Побледнела Ряднова, вскинулась:

— Чего приглядываешься? Рай не видала? У, язви вас, только и зорят чего-то, только и ищутся!

— Да ты чо, бабонька? Ай ополоумела?

— А ты чо?.. — И опала: — Ой, да прости, Андреевна. Сумнительна какая-то я стала. С нищетой етой…

А хуже хвори боится Глаша встреч с Агафьей: оглядит, как разденет белыми, злющими глазами, круглым птичьим взглядом. Идет Глафира и стынет: вдруг — хлестнет?!

Только с бабушкой на хуторах: за один разговор за 5 верст крупку ей носила.
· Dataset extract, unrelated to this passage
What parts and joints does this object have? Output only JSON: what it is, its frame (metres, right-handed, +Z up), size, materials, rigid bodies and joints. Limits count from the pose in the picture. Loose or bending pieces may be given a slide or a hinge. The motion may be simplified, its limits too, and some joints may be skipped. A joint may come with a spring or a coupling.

— Как же мне, как же мне?.. Ох, горемычная я…

— А чо с им…

Шопотом-шопотом…

И часто по ночам за печкой подолгу смотрела Глафира на свои ноги, от натуги и беременности в синих шишках венозной крови; и на круглеющий и сияющий живот — растет и растет. Щупала и плакала без звука, изредка забываясь и всхлипывая…
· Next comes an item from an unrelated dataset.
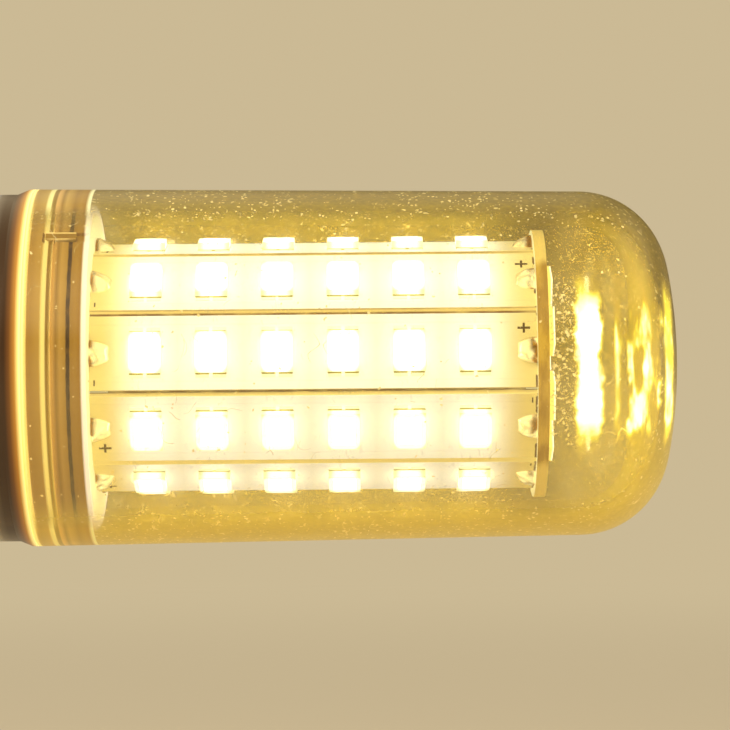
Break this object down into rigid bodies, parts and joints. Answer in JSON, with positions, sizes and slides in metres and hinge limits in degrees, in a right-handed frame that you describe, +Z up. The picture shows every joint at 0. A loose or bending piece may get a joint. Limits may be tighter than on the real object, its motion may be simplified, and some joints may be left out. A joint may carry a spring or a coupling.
{
  "type": "corn led bulb",
  "caption": "Corn-type LED bulb: strip boards of LEDs round a column under a clear domed cover, on a moulded housing with a screw cap.",
  "frame": {"origin": "centre of the end contact's flat face, on the bulb's axis", "axes": "+X along the bulb's axis from the cap to the dome, +Z up, -Y towards the picture's viewer"},
  "size_m": [0.1025, 0.0322, 0.0322],
  "materials": {
    "clear_cover": "clear moulded plastic, smooth, with fine scratches",
    "white_housing": "white translucent moulded plastic",
    "plated_shell": "bright plated sheet",
    "plated_contact": "tinned and slightly dull",
    "black_insulator": "glossy black",
    "white_board": "white solder mask on a thin laminate, with print",
    "led_package": "white moulded plastic",
    "phosphor": "warm white, lit",
    "solder": "bright lumpy solder",
    "driver_laminate": "tan laminate with printed tracks",
    "capacitor_box": "smooth ochre box",
    "capacitor_sleeve": "dark shrink sleeve",
    "black_component": "matt black",
    "resistor_coating": "matt green coating",
    "red_insulation": "smooth red insulation",
    "white_insulation": "smooth white insulation",
    "black_insulation": "smooth black insulation"
  },
  "bodies": {
    "root": {"cover": "clear_cover", "housing": "white_housing", "screw_shell": "plated_shell", "insulator": "black_insulator", "end_contact": "plated_contact", "base_disc": "white_board", "top_plate": "white_board", "top_leds": "led_package", "top_phosphor": "phosphor", "lower_solder": "solder", "upper_solder": "solder", "driver_board": "driver_laminate", "film_capacitor": "capacitor_box", "electrolytic_capacitor": "capacitor_sleeve", "bridge_rectifier": "black_component", "fuse_resistor": "resistor_coating", "chip_resistors": "black_component", "live_lead": "red_insulation", "neutral_lead": "white_insulation", "positive_lead": "red_insulation", "negative_lead": "black_insulation", "led_board_01": "white_board", "leds_01": "led_package", "phosphor_01": "phosphor", "led_board_02": "white_board", "leds_02": "led_package", "phosphor_02": "phosphor", "led_board_03": "white_board", "leds_03": "led_package", "phosphor_03": "phosphor", "led_board_04": "white_board", "leds_04": "led_package", "phosphor_04": "phosphor", "led_board_05": "white_board", "leds_05": "led_package", "phosphor_05": "phosphor", "led_board_06": "white_board", "leds_06": "led_package", "phosphor_06": "phosphor", "led_board_07": "white_board", "leds_07": "led_package", "phosphor_07": "phosphor", "led_board_08": "white_board", "leds_08": "led_package", "phosphor_08": "phosphor", "led_board_09": "white_board", "leds_09": "led_package", "phosphor_09": "phosphor", "led_board_10": "white_board", "leds_10": "led_package", "phosphor_10": "phosphor"}
  },
  "joints": []
}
Избенку свою она сдавала молодняку под вечорки. В месяц за три рубля. Санку к секретарю сельсовета в няньки определила, тоже — целковый. Бычок в уплату ссуды пошел. Овца об'ягнилась. (Ну, и позавидовала же ей Глафира! Очень просто: ягненок — и все тут, никто не спрашивает от кого). Словом, жить можно. И даже очень здорово можно жить — под гармоньку.

Но камни в груди у ней, острые; трутся, счеты-расчеты головы в порошок трут: в межговенье, ай нет — на масленой. Кабы до прихода Константина, кабы успеть. Не торопился б он. И как только она, такая — встретит?! Гулял он, фактически гулял, — а все же… а все же… Так и трут в порошок. А переливчатый ветерок гармоники веет-развевает:

Ой, весело-весело

На тракторе работнуть.

А потом на все село

Сербиянку[3] тряхануть…

Тилим-тилим-ты-да-я…

А девка выйдет и дроботно-дроботно, от чего от юбок хлипает лампешка:

Девую последний год,

А на тот не иначе:

Если Троцкий не возьмет, —

Разведу Калиныча…

…С полатей из-под тряпья пялили до-красна глазенки Ксютка и Гринька; и на печи, отворотясь к трубе, под замызганной овчиной мать шепетала, высчитывала: в феврале, обязательно — в феврале. И еще один, во чреве, пригревшись, ножкой толкал-толкал.